Wednesday, September 18, 2013

On Being Wrong, Chapter 4: Our Minds, Part One

 Haley Scholars Fall 2013 Reading Groups 

"Wrongness knows no limits...there is no form of knowledge, however central or unassailable  it may seem, that cannot, under certain circumstances, fail us" (69). --Kathryn Schulz 

In chapter 4 "Our Minds," in her book Being Wrong, Kathryn Schulz discusses how seemingly accurate memories of events end up being inaccurate. Over time, our memories can become "riddled with errors" yet continue "to feel so right" (73).  She later points out that "we are bad knowing we don't know," and most of us "are noticeably better at generating theories than registering our own ignorance" (82-83). 

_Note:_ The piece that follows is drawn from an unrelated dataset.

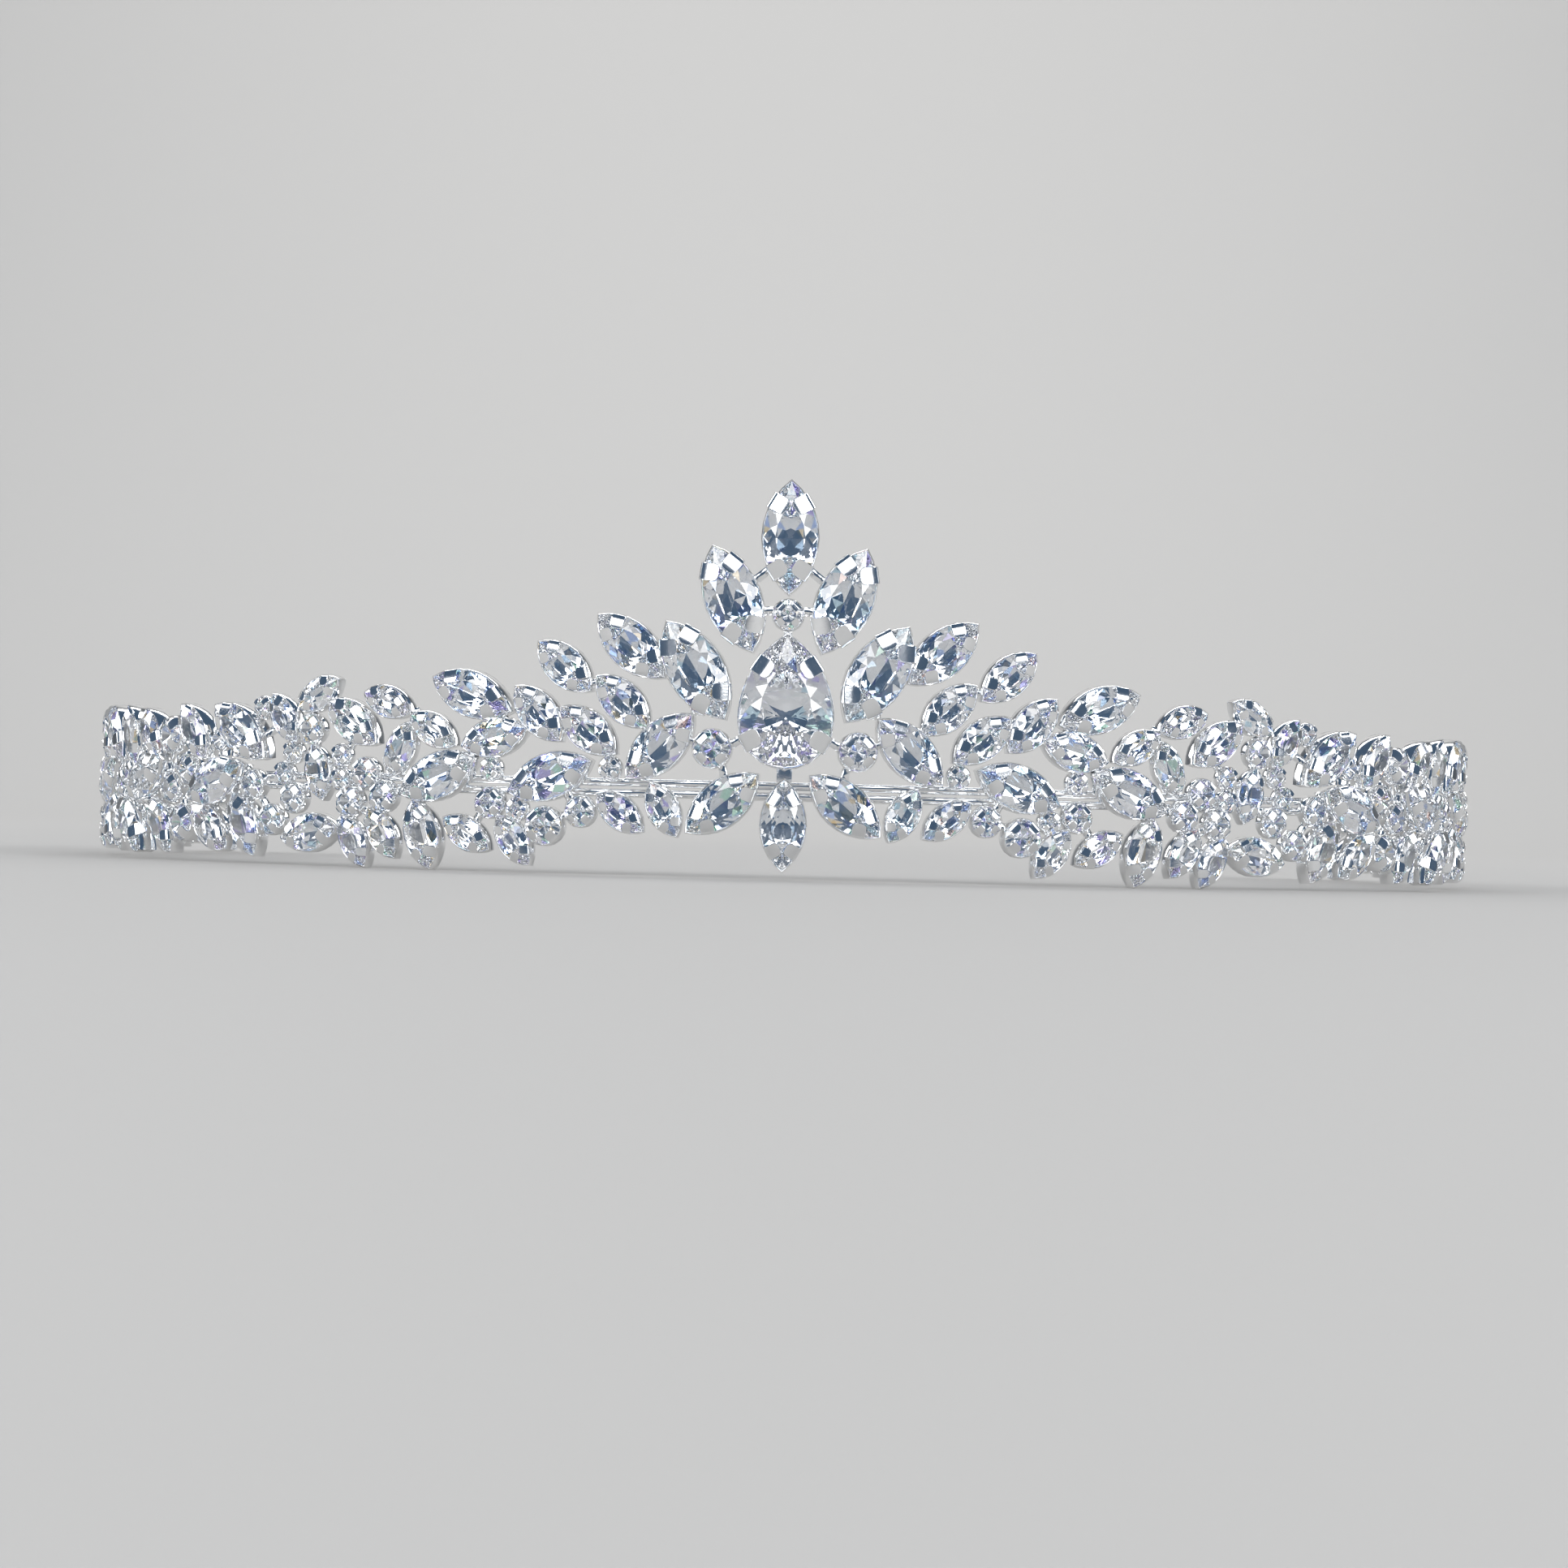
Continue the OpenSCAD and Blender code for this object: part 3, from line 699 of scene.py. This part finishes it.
carriers = len(solid_places)  # a filler's cup carries no other
rims = [back_rim(p) for p in stone_places]
heights = [p[0][2] - BAND_HEIGHT * MM for p in stone_places]
halves = [0 if abs(p[0][0]) < CENTRED else math.copysign(1, p[0][0]) for p in stone_places]  # left -1, right 1
off_band = [i for i, rim in enumerate(rims)
            if rim[:, 2].min() > (BAND_HEIGHT * MM + ON_BAND) or rim[:, 2].max() < (BAND_HEIGHT * MM - ON_BAND)]


def link_from(i, side):
    """The gap from cup i to the nearest cup on that side that is nearer to the band, or nothing if they touch."""
    near = [k for k in range(carriers) if abs(heights[k]) < abs(heights[i]) - SAME_POINT
            and (side * halves[k] > 0 or (halves[k] == 0 and (side == 0 or halves[i] != 0)))
            and np.linalg.norm(stone_places[k][0] - stone_places[i][0]) < LINK_REACH]
    best = None
    for k in near:
        if inside_cup(rims[i], stone_places[k]).any() or inside_cup(rims[k], stone_places[i]).any():
            return None
        gaps = np.linalg.norm(rims[i][:, None] - rims[k][None], axis=2)
        a, b = np.unravel_index(np.argmin(gaps), gaps.shape)
        if best is None or gaps[a, b] < best[0]:
            best = (gaps[a, b], rims[i][a], rims[k][b], stone_places[i][1][:, 2] + stone_places[k][1][:, 2])
    return best


found = []
for i in off_band:
    if halves[i]:
        sides = [halves[i]]
    else:
        sides = [0] if stone_places[i][2][0] == ROUND else [1, -1]
    found += [gap for gap in (link_from(i, side) for side in sides) if gap]
bar = []  # a rounded bar along X, 1 long, 1 wide and 1 thick, standing on Z 0
for x, share in ((-0.5, 0.8), (-0.35, 1), (0.35, 1), (0.5, 0.8)):
    bar.append([(x, share * 0.5 * math.cos(t) * CORNERS, 0.5 + share * 0.5 * math.sin(t) * CORNERS)
                for t in (math.radians(22.5 + 45 * k) for k in range(8))])
bars = []
for gap, a, b, out in found:
    along = b - a
    out = out / np.linalg.norm(out)
    along = along - out * (along @ out)
    along /= np.linalg.norm(along)
    bars.append(((a + b) / 2 + out * LINK_RISE, np.column_stack([along, np.cross(out, along), out]), 0,
                 (gap + LINK_BITE, LINK_HEIGHT, LINK_THICK)))
upright = np.array([[0, -1.0, 0], [0, 0, -1.0], [1.0, 0, 0]])  # along Z, thick towards the front
bars.append((np.array([0, (BAND_FRONT + POST_INSET) * MM, (POST_LOW + POST_HIGH) / 2 * MM]), upright, 0,
             ((POST_HIGH - POST_LOW) * MM, POST_WIDTH, POST_THICK)))
links_piece = repeat("links", bars, [(np.vstack(bar), lofted(bar, closed=False))], plating)
smooth(links_piece, LINK_EDGE)
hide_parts("frame")
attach(links_piece, "root")

# Studio: a pale matt floor that sweeps up behind, and soft lights from above and both sides.
# The room beyond the lights is dim and bluish, which gives the stones and the metal something dark to mirror.
PAPER = (0.44, 0.43, 0.415, 1)
FLOOR_REACH = 8.0  # metres, to the front and to both sides
FLOOR_FLAT, SWEEP_RADIUS, WALL_TOP = 0.9, 0.8, 2.6  # metres: where the sweep begins, its radius, the wall's top
SWEEP_STEPS = 16
DIM_ROOM = (0.06, 0.1, 0.16, 1)
DIADEM = (0, 0, 0.02)  # where the side lights aim
GLOW, GLOW_SPREAD = 0.95, math.radians(100)  # strength of the glow from above, and how wide it is

paper = bpy.data.materials.new("pale matt paper")
paper.use_nodes = True
shader = paper.node_tree.nodes["Principled BSDF"]
shader.inputs["Base Color"].default_value = PAPER
shader.inputs["Roughness"].default_value = 0.95
shader.inputs["Specular IOR Level"].default_value = 0.1
sweep = [(-FLOOR_REACH, 0.0), (FLOOR_FLAT, 0.0)]
for k in range(1, SWEEP_STEPS + 1):
    t = math.radians(90 * k / SWEEP_STEPS)
    sweep.append((FLOOR_FLAT + SWEEP_RADIUS * math.sin(t), SWEEP_RADIUS - SWEEP_RADIUS * math.cos(t)))
sweep.append((FLOOR_FLAT + SWEEP_RADIUS, WALL_TOP))
floor = new_piece("floor", [(x, y, z) for y, z in sweep for x in (-FLOOR_REACH, FLOOR_REACH)],
                  [[2 * i, 2 * i + 1, 2 * i + 3, 2 * i + 2] for i in range(len(sweep) - 1)], paper)
floor.data.shade_smooth()

world = bpy.data.worlds.new("dim room")
bpy.context.scene.world = world
world.use_nodes = True
world.node_tree.nodes["Background"].inputs["Color"].default_value = DIM_ROOM
world.node_tree.nodes["Background"].inputs["Strength"].default_value = 1.0


def soft_light(name, position, aim, width, height, power):
    """A lamp behind a cloth of that width and height in metres, with its power in watts."""
    lamp = bpy.data.lights.new(name, "AREA")
    lamp.shape = "RECTANGLE"
    lamp.size, lamp.size_y, lamp.energy = width, height, power
    light = bpy.data.objects.new(name, lamp)
    light.location = position
    light.rotation_euler = (Vector(aim) - Vector(position)).to_track_quat("-Z", "Y").to_euler()
    bpy.context.scene.collection.objects.link(light)


soft_light("main light", (0.0, -0.66, 0.68), (0, -0.03, 0.02), 0.8, 0.32, 2.3)
for name, (x, y, z), width, height, power in (
        ("light", (0.66, -0.68, 0.34), 0.42, 0.5, 3.5), ("arm light", (0.86, 0.22, 0.44), 0.46, 0.42, 3.4)):
    for hand, side in (("left", -1), ("right", 1)):
        soft_light(f"{hand} {name}", (side * x, y, z), DIADEM, width, height, power)
soft_light("backdrop light", (0.0, 0.9, 1.3), (0, 1.7, 0.1), 1.6, 0.5, 18)
# one weak light from above that only the matt floor takes, so that it isn't dark far from the diadem
glow = bpy.data.objects.new("ceiling glow", bpy.data.lights.new("ceiling glow", "SUN"))
glow.data.energy, glow.data.angle = GLOW, GLOW_SPREAD
glow.visible_glossy = glow.visible_transmission = False
bpy.context.scene.collection.objects.link(glow)

# Camera: low and level in front, as near as the photograph's view comes to the floor.
FOCAL_PIXELS, PHOTO_PIXELS, SENSOR = 4200, 1932, 36  # focal length and side of the photograph, and its side in mm
CAMERA_PLACE = (0, -0.4135, 0.006)
CAMERA_TILT, CAMERA_ROLL = 90.65, 1.5  # degrees
LIGHT_BOUNCES = 24  # a cut stone sends light round inside it many times before it comes out

camera = bpy.data.objects.new("camera", bpy.data.cameras.new("camera"))
bpy.context.scene.collection.objects.link(camera)
camera.data.lens = FOCAL_PIXELS / PHOTO_PIXELS * SENSOR
camera.data.sensor_width = SENSOR
camera.data.clip_start, camera.data.clip_end = 0.005, 20
camera.location = CAMERA_PLACE
turn = Matrix.Rotation(math.radians(CAMERA_TILT), 3, "X") @ Matrix.Rotation(math.radians(CAMERA_ROLL), 3, "Z")
camera.rotation_euler = turn.to_euler()
bpy.context.scene.camera = camera
bpy.context.scene.view_settings.view_transform = "Standard"
paths = bpy.context.scene.cycles
paths.max_bounces = paths.transmission_bounces = paths.glossy_bounces = LIGHT_BOUNCES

After reading Schulz's chapter, what's one specific way you now view the accuracy or inaccuracy of your memory? Or, how did the chapter influence your view concerning the limits of your knowledge?

10 comments:

Conradette King said...

The chapter really made me realize that my memory was not as accurate as i thought it was. i guess the chapter made me realize that their is a limit to my knowledge and that i don't have as good as a memory as i thought I did, especially when it comes to important dates.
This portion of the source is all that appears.